10. When someone else challenges them

Do they stay grounded, or get defensive straight away? If someone questions their opinion, points out a mistake, or just disagrees, it’s a test of their ability to handle being challenged without crumbling or attacking back. People who can have disagreements without taking it personally are usually more emotionally developed than those who always need to be right. If they can listen, reflect, and still be decent? That’s someone with range.
11. When money comes into the picture

Whether it’s splitting a bill, lending cash, or just talking about financial goals, money has a way of showing what someone values. Are they weird about it? Generous? Secretive? Judgemental? It always reveals more than expected. You don’t need someone rich. You need someone honest about what they can give and how they handle it. If they’re weirdly transactional or manipulative with money, it’s rarely about the money itself. It’s about control, values, and power dynamics.
12. When they don’t get what they want from you

This one’s subtle but huge. If you stop giving them validation, attention, and affection, how do they respond? Do they get irritated? Withdraw? Suddenly treat you differently? That moment shows whether they’re in it for you or for what you provide.
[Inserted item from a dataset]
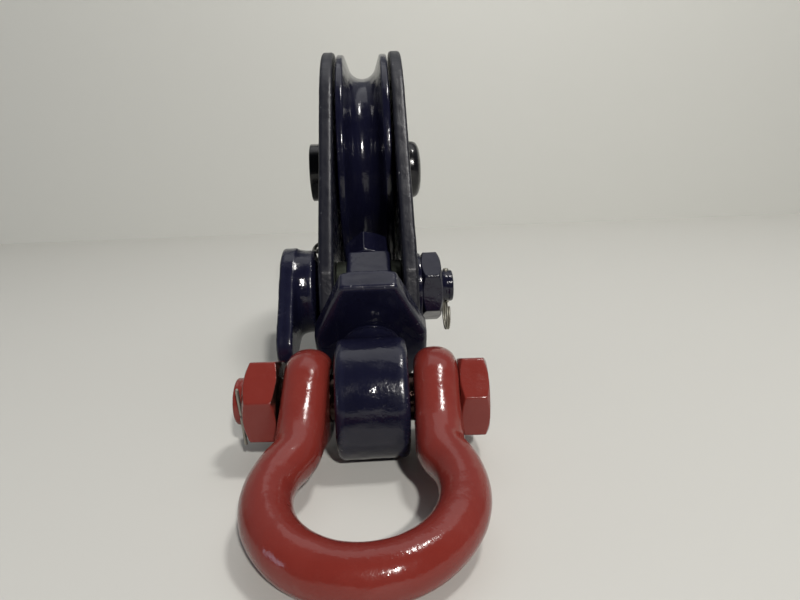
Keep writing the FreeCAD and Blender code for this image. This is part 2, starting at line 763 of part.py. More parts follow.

When someone still treats you with care and respect even when you’re not being “useful” to them, that’s real connection. Anything else is just convenience.
13. When things go completely off-script

Maybe the trip gets cancelled, the night doesn’t go as planned, or some totally random drama throws the whole vibe. How they adapt to the unexpected reveals a lot about how they manage stress, control, and change.
You never really know someone until something flips the script. Some people crumble or complain. Others pivot, laugh it off, or figure it out on the go. That response tells you whether they can roll with real life, or only show up when things are ideal.